Journalists and intellectuals have been arrested. Places that serve alcohol have been closed, supposedly to protect public health. Writers, humorists, pianists have been prosecuted for blasphemy. The Kurds and other minorities have been repressed. Then there is the obsessional, almost crazy refusal, not only to acknowledge but even to mention the Armenian genocide. All that makes an odd cocktail. It's a blend of state Islamism, Ottomanized Putinism, and stark fear of modernity that I believe could be likened to a form of dictatorship.

Do you agree that Turkey is becoming increasingly isolated?

Yes. But whose fault is that? The country's growing isolation was Erdogan's choice. It is he who has isolated Turkey--by turning his back on modernity, unraveling Kemalism, and not budging on the Armenian question. And that will be his great failing in the eyes of the history of your country.

Erdogan's advisers like to talk about "splendid isolation."

I didn't know that. But it confirms what I just said. This mix of Ottoman nostalgia and blinkered nationalism has indeed isolated the country. I admire Turkey; it deserves better.

Do you think that the West has abandoned Turkey, which it used to see as an example of moderate Islam?

Europe has a problem with Turkey, certainly. But equally certain is the fact that Erdogan has a problem with Europe and, for 12 years, has done everything he can, absolutely everything, to turn his back on Europe and pull away from it.

Right. And, at the same time, western leaders have never been overly hostile to Erdogan.

That's the paradox. It was we Europeans who created for Erdogan this concept of "moderate" Islamism that was supposed to resemble--with a little more muscle, but not too much more--a Christian democracy like those of Italy or Germany. And that was, as we now realize, a terrible illusion accompanied by bad policies. So why the indulgence of Erdogan? And why the error of analysis concerning his Islamism? There was NATO, first of all, which justified, in the eyes of European practitioners of realpolitik, compromises with morality and logic. And then there were the future pipelines from Central Asia, which we thought would help us get Moscow's hands off the energy faucet. For that reason, too, we primly closed our eyes to the trampling of freedoms, to the suffocation of little Armenia next door, to expansionism in the Muslim republics of the former Soviet Union, to Turkey's unflagging and unscrupulous support for all the local potentates. For that, we--meaning western Europeans--bear the responsibility. And it's disgusting.

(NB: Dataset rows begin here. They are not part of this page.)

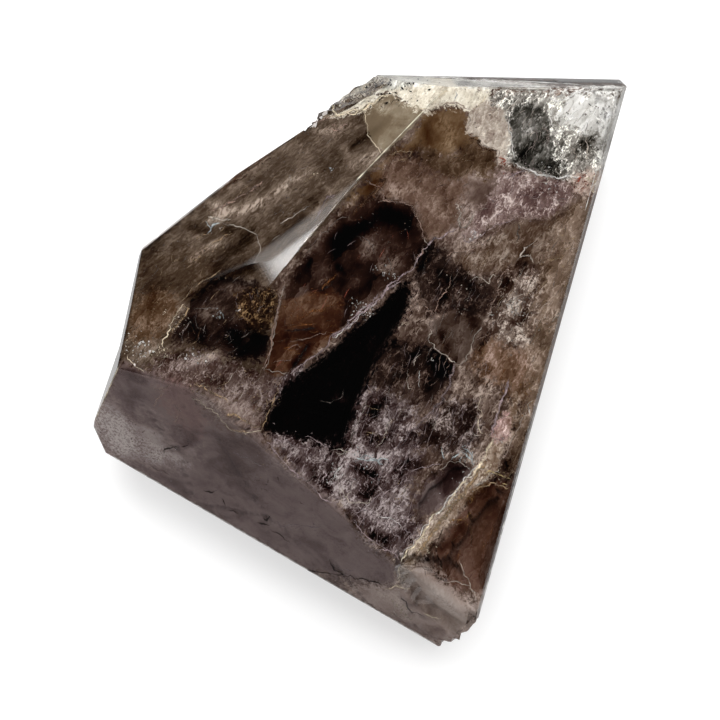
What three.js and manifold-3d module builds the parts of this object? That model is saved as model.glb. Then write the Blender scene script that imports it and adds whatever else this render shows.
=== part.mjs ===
// A polished point of super seven quartz: smoky and amethyst quartz with clear areas, lying on a polished side.
// Millimetres. +Z is up, +X and +Y are the right and the top of the stone as it lies in front of the viewer.
// The natural tip is toward +X +Y, the sawn and polished base end faces -X -Y.
import * as THREE from 'three';
import { mergeVertices } from 'three/addons/utils/BufferGeometryUtils.js';
import { ImprovedNoise } from 'three/addons/math/ImprovedNoise.js';
import Module from 'manifold-3d';

const wasm = await Module();
wasm.setup();

// A point well inside the stone. The depth of every face is measured from it.
const HEART = new THREE.Vector3(0, 0, 15);

// Side of the rough block that the faces are cut from, and of the larger block that takes one face's waste away.
const BLOCK = 100;
const WASTE = 180;

// Polished faces the way a stone cutter notes them: tilt is the angle between the face's outward normal and
// straight up, heading is where that normal points in plan, clockwise from +Y, and depth is how far out the face is.
const POLISHED = {
  left_face: { tilt: 31.0, heading: 320.1, depth: 21.77 },
  right_face: { tilt: 28.7, heading: 119.9, depth: 11.58 },
  base_face: { tilt: 74.5, heading: 207.4, depth: 21.87 },
  ridge_facet: { tilt: 19.5, heading: 318.7, depth: 20.92 },
  ridge_end: { tilt: 20.9, heading: 307.6, depth: 21.3 },
  top_strip: { tilt: 62.0, heading: 3.5, depth: 33.45 },
  right_strip: { tilt: 82.0, heading: 107.0, depth: 21.72 },
  left_strip: { tilt: 77.3, heading: 281.9, depth: 29.02 },
  side_upper_left: { tilt: 93.0, heading: 319.8, depth: 23.98 },
  side_top: { tilt: 98.0, heading: 350.7, depth: 31.63 },
  side_right: { tilt: 100.0, heading: 104.7, depth: 21.73 },
  side_base: { tilt: 118.0, heading: 213.2, depth: 24.14 },
  side_corner: { tilt: 100.0, heading: 257.8, depth: 32.14 },
  resting_face: { tilt: 180.0, heading: 0, depth: 15.0 },
};

// The left side is very slightly hollow: two flats meet along a line that is the inside of a shallow bend.
const HOLLOW_UPPER = { tilt: 96.0, heading: 277.1, depth: 26.13 };
const HOLLOW_LOWER = { tilt: 89.6, heading: 298.8, depth: 23.58 };

// A flat spall along the upper left edge. It ends in a step where the unpolished skin starts.
const SPALL = { tilt: 93.0, heading: 326.0, depth: 24.01, from: -45, to: 9.8 };

// Unpolished skin: a strip seen from above along the top left edge, the side under it, and the broken bottom corner.
// from and to are where each strip starts and ends along its own face.
const RAW_STRIP = { tilt: 52.0, heading: 329.6, depth: 26.95, from: 8.6, to: 27, bump: 0.32, grain: 1.1 };
const RAW_SIDE = { tilt: 94.0, heading: 308.8, depth: 20.1, from: 15.4, to: 40, bump: 0.38, grain: 1.4 };
const RAW_CORNER = { tilt: 112.0, heading: 132.8, depth: 30.4, from: 4, to: 26, bump: 0.45, grain: 1.5 };
const SKIN_STEP = 0.85;
const STRIP_REACH = 40;
const GRIT = 2.3;

// The shell-shaped break beside the bottom corner: a shallow scoop with ripples round the point of the blow.
const SCOOP = { at: [8.6, -30.4, 13.4], radius: 15, bite: 1.0, ripple: 0.1, ripples: 52,
  wander: 0.25 };
const SCOOP_DETAIL = 22;

// Chips and pits: where each is, how long, wide and deep, and where its long side points, clockwise from +Y.
const CHIPS = [
  { face: 'right_face', at: [24.0, 30.9, 25.2], size: [2.6, 0.9, 0.45], heading: 92 },
  { face: 'right_strip', at: [29.3, 20.8, 20.1], size: [2.4, 0.8, 0.35], heading: 17 },
  { face: 'right_strip', at: [31.5, 28.7, 21.2], size: [3.0, 0.7, 0.25], heading: 17 },
  { face: 'left_face', at: [-24.3, 12.1, 25.7], size: [1.6, 0.9, 0.4], heading: 50 },
  { face: 'base_face', at: [-6.8, -24.5, 7.4], size: [0.9, 0.7, 0.5], heading: 118 },
  { face: 'base_face', at: [-1.0, -27.7, 6.7], size: [1.3, 0.7, 0.6], heading: 118 },
  { face: 'base_face', at: [-11.2, -19.7, 15.4], size: [0.75, 0.6, 0.5], heading: 118 },
  { face: 'base_face', at: [-14.9, -18.4, 13.5], size: [1.3, 0.3, 0.3], heading: 118 },
  { face: 'base_face', at: [-22.1, -12.5, 20.2], size: [1.5, 0.35, 0.3], heading: 118 },
  { face: 'base_face', at: [-2.5, -25.3, 11.7], size: [1.1, 0.4, 0.35], heading: 118 },
];

const CHIP_UNEVEN = 0.45;

// Points closer than this are one point.
const MERGE = 1e-3;

const noise = new ImprovedNoise();

// The outward normal of a face.
function normalOf({ tilt, heading }) {
  const lean = THREE.MathUtils.degToRad(tilt);
  const bearing = THREE.MathUtils.degToRad(heading);
  const level = Math.sin(lean);
  return new THREE.Vector3(level * Math.sin(bearing), level * Math.cos(bearing), Math.cos(lean));
}

// Turns the axes X, Y, Z to: level along the face, down the face, and straight out of it.
function turnOnto(face) {
  const out = normalOf(face);
  const bearing = THREE.MathUtils.degToRad(face.heading);
  const along = new THREE.Vector3(Math.cos(bearing), -Math.sin(bearing), 0);
  return new THREE.Matrix4().makeBasis(along, out.clone().cross(along), out);
}

// A closed three.js geometry as a solid that can be cut.
function solid(geometry) {
  geometry.deleteAttribute('normal');
  geometry.deleteAttribute('uv');
  const merged = mergeVertices(geometry, MERGE);
  return new wasm.Manifold(new wasm.Mesh({
    numProp: 3,
    vertProperties: merged.attributes.position.array,
    triVerts: new Uint32Array(merged.index.array),
  }));
}

// Everything outside a face: the waste, a block standing on that face.
function outside(face) {
  const block = new THREE.BoxGeometry(WASTE, WASTE, WASTE);
  block.translate(0, 0, WASTE / 2 + face.depth);
  block.applyMatrix4(turnOnto(face));
  block.translate(HEART.x, HEART.y, HEART.z);
  return solid(block);
}

// The same for part of a face only, from one distance along it to another. A bump height makes its foot uneven.
function outsideStrip(face) {
  const { from, to, bump = 0, grain = 1 } = face;
  const [columns, rows] = bump > 0 ? [(to - from) / SKIN_STEP, STRIP_REACH / SKIN_STEP].map(Math.round) : [1, 1];
  const block = new THREE.BoxGeometry(to - from, STRIP_REACH, STRIP_REACH, columns, rows, 1);
  block.translate((from + to) / 2, 0, STRIP_REACH / 2 + face.depth);
  const point = new THREE.Vector3();
  const place = block.attributes.position;
  for (let i = 0; i < place.count; i += 1) {
    point.fromBufferAttribute(place, i);
    if (point.z < face.depth + MERGE) {
      const [across, down] = [point.x / grain, point.y / grain];
      const lumps = noise.noise(across, down, face.heading);
      const grit = noise.noise(GRIT * across, GRIT * down, face.tilt);
      place.setZ(i, point.z + bump * (2 * lumps + grit));
    }
  }
  block.applyMatrix4(turnOnto(face));
  block.translate(HEART.x, HEART.y, HEART.z);
  return solid(block);
}

// A chip: a low, uneven stone shape, half sunk in the face it was struck from.
function chip({ face, at, size, heading }, index) {
  const [length, width, depth] = size;
  const shape = new THREE.IcosahedronGeometry(1, 1);
  const point = new THREE.Vector3();
  const place = shape.attributes.position;
  for (let i = 0; i < place.count; i += 1) {
    point.fromBufferAttribute(place, i);
    const uneven = 1 + CHIP_UNEVEN * noise.noise(2 * point.x + index, 2 * point.y, 2 * point.z);
    place.setXYZ(i, point.x * uneven * length / 2, point.y * uneven * width / 2, point.z * uneven * depth);
  }
  const out = normalOf(POLISHED[face]);
  const bearing = THREE.MathUtils.degToRad(heading);
  const along = new THREE.Vector3(Math.sin(bearing), Math.cos(bearing), 0).projectOnPlane(out).normalize();
  shape.applyMatrix4(new THREE.Matrix4().makeBasis(along, out.clone().cross(along), out));
  shape.translate(...at);
  return solid(shape);
}

// The scoop: a large ball with ripples, set so that it bites into the edge between the right and base faces.
function scoop({ at, radius, bite, ripple, ripples, wander }) {
  const out = normalOf(POLISHED.right_face).add(normalOf(POLISHED.base_face)).normalize();
  const struck = out.clone().negate();
  const ball = new THREE.IcosahedronGeometry(radius, SCOOP_DETAIL);
  const point = new THREE.Vector3();
  const place = ball.attributes.position;
  for (let i = 0; i < place.count; i += 1) {
    point.fromBufferAttribute(place, i);
    const rings = ripple * Math.sin(ripples * point.angleTo(struck));
    const drift = wander * noise.noise(point.x / 3, point.y / 3, point.z / 3);
    point.setLength(radius + rings + drift);
    place.setXYZ(i, point.x, point.y, point.z);
  }
  const centre = new THREE.Vector3(...at).addScaledVector(out, radius - bite);
  ball.translate(centre.x, centre.y, centre.z);
  return solid(ball);
}

let stone = solid(new THREE.BoxGeometry(BLOCK, BLOCK, BLOCK));
for (const face of Object.values(POLISHED)) stone = stone.subtract(outside(face));
stone = stone.subtract(outside(HOLLOW_UPPER).intersect(outside(HOLLOW_LOWER)));
stone = stone.subtract(outsideStrip(SPALL));
for (const skin of [RAW_SIDE, RAW_STRIP, RAW_CORNER]) stone = stone.subtract(outsideStrip(skin));
stone = stone.subtract(scoop(SCOOP));
CHIPS.forEach((mark, index) => {
  stone = stone.subtract(chip(mark, index));
});

const cut = stone.getMesh();
const geometry = new THREE.BufferGeometry();
geometry.setAttribute('position', new THREE.BufferAttribute(new Float32Array(cut.vertProperties), 3));
geometry.setIndex(new THREE.BufferAttribute(new Uint32Array(cut.triVerts), 1));

// The origin is on the table under the middle of the stone.
geometry.computeBoundingBox();
const middle = geometry.boundingBox.getCenter(new THREE.Vector3());
geometry.translate(-middle.x, -middle.y, -geometry.boundingBox.min.z);
geometry.computeVertexNormals();

const quartz = new THREE.MeshStandardMaterial({ color: 0x4a3e38, roughness: 0.08, metalness: 0 });
const point = new THREE.Mesh(geometry, quartz);
point.name = 'quartz_point';

const part = new THREE.Group();
part.name = 'super_seven_quartz_point';
part.add(point);
export default part;
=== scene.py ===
import math
import bmesh
import bpy
import numpy as np
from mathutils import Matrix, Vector


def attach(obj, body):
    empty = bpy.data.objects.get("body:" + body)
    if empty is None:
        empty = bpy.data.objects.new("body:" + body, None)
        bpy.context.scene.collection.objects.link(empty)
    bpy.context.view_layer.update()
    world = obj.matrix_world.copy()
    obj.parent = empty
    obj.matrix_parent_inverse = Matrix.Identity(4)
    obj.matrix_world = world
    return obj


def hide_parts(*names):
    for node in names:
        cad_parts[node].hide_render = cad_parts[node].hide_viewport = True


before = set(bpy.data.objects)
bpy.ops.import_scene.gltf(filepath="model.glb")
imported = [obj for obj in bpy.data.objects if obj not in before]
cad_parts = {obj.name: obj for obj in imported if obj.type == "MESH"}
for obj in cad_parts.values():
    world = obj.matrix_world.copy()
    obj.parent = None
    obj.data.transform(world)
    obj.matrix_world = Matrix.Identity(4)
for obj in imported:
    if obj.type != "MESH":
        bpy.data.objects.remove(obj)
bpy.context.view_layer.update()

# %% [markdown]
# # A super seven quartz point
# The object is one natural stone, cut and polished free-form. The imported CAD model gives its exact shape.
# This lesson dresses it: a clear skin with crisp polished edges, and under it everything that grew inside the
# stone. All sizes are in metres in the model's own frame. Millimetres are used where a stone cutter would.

MM = 0.001

# %% [markdown]
# ## The viewer
# The photo looks steeply down on the lying stone through a long lens. The camera comes first, because what
# lies under a polished face is placed where the viewer sees it, bent by the face as in a real gem.

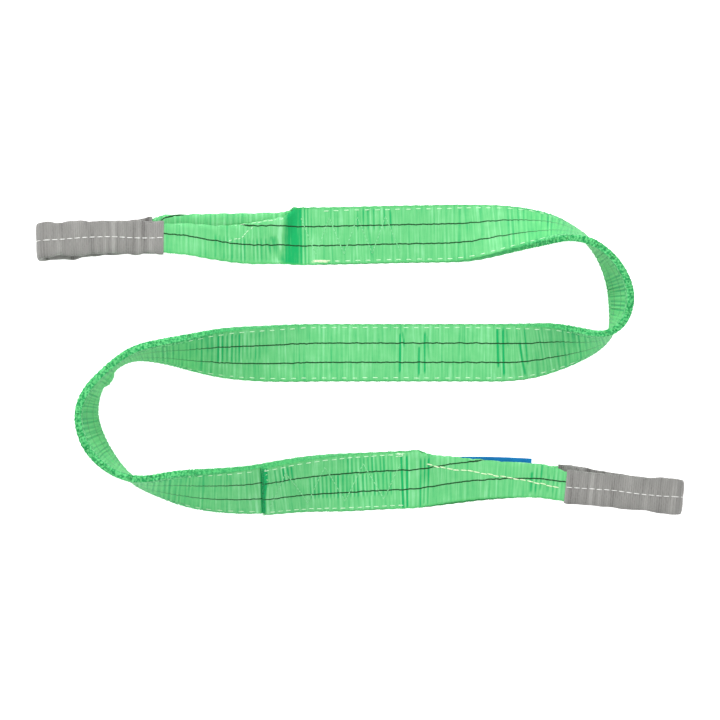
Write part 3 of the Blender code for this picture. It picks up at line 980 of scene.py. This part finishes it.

Do you personally favor Turkey's admission to the European Union?

Yes. Provided the country reconciles itself with its own memory--provided, in other words, that it undergoes, with regard particularly to the genocide of the Armenians, the mourning process that the French and the Germans, for example, went through with regard to their own fascist past. Doing that would be a great opportunity for your country. But it would also be an opportunity for mine as well, because Europe is mired in crisis and needs the growth, the dynamism, and the great culture of Turkey. But I'm afraid that Erdogan will not be the man of that moment. He was the man of the West's diplomacy and realpolitik. He is not cut out for the democratic challenge that is the true precondition for Turkey's return to Europe.

Why do you say "return"?

Because Europe was born in your part of the world. At least, that's what the Greek language, the language of nascent Europe, told us when it gave the name "Europa" to a goddess born in Tyre, in Phoenicia, who was abducted by Zeus and made to cross the straits.

That's a myth ...

Sure. But, several thousand years later, look at the war in Bosnia, which was not the least bit mythical, alas. Europa died in Sarajevo. And it was the Turks who, in Sarajevo, alongside us, the free consciences of France and Europe, were in the front lines defending the values of Europe. For that if nothing else, for this moment of shared greatness, I owe a debt to the Turkish people. A debt I will remember until the end of my life.

How do you view the events of Gezi Park? Do you support them?

Absolutely. I came out immediately and enthusiastically for this peaceful act of civil disobedience. With apparent resignation, the country had been watching the methodical deconstruction of its Kemalist legacy and the achievements of its civilization. And suddenly a land-development project, a simple if Pharaoh-like development project, put a spark to the powder and precipitated a revolt that had been brewing quietly without finding a means of expression. It is a strange but compelling story.

Do you believe that the movement will continue?

Yes. Because a revolt such as that in Gezi Park is like a veil being torn away, a mask falling. It reveals the truth of a state that, after 12 years of increasingly stifling rule blows up before everyone's eyes. It is King Erdogan exposed in his nakedness, with his benign Islamism dissolving like a mirage. Phenomena like this never stop mid-way through. There are not only Arab springs; there is, there will be, a Turkish spring led by this same collection of students, intellectuals, representatives of the liberal professions, pro-Europe advocates, and lovers of cities and democracy who, six years ago, after the assassination of journalist Hrant Dink, demonstrated under the motto of "We are all Armenians."

What do you think of the Turkish left?

Who were the demonstrators in Taksim Square? Who were those who followed in their footsteps in the other cities of the country? They were environmentalists who mobilized to save century-old trees. Secularists who knew that their city was already home to some of the most beautiful mosques in the world and didn't see the need to build another one on that high spot--which was not just protest but an expression of Istanbulite comity. It was cultured men and women, appalled at the prospect that this mosque, along with a commercial center, would replace the Ataturk Cultural Center that bordered Gezi Park and that was for them a point of pride. It was the Alevis, who felt that the proposal to name a third bridge over the Bosporus after Selim I, the sultan responsible for the massacres that decimated their people five centuries before, was a provocation. It was democrats who saw in the combined commercial and religious center planned by a new, Putinized sultan the consummate expression of the business cronyism with an Islamist face that lies at the heart of the Erdogan regime. Taken together, all that transcends left and right. Seen from a distance, it appears to be a much broader movement that crosses traditional political borders and brings together everything that is best about your country. It is the Turkey I love, the Istanbul I love. It is an Istanbul on which the eyes of the world are once again focused because they know that something essential to civilization is at stake.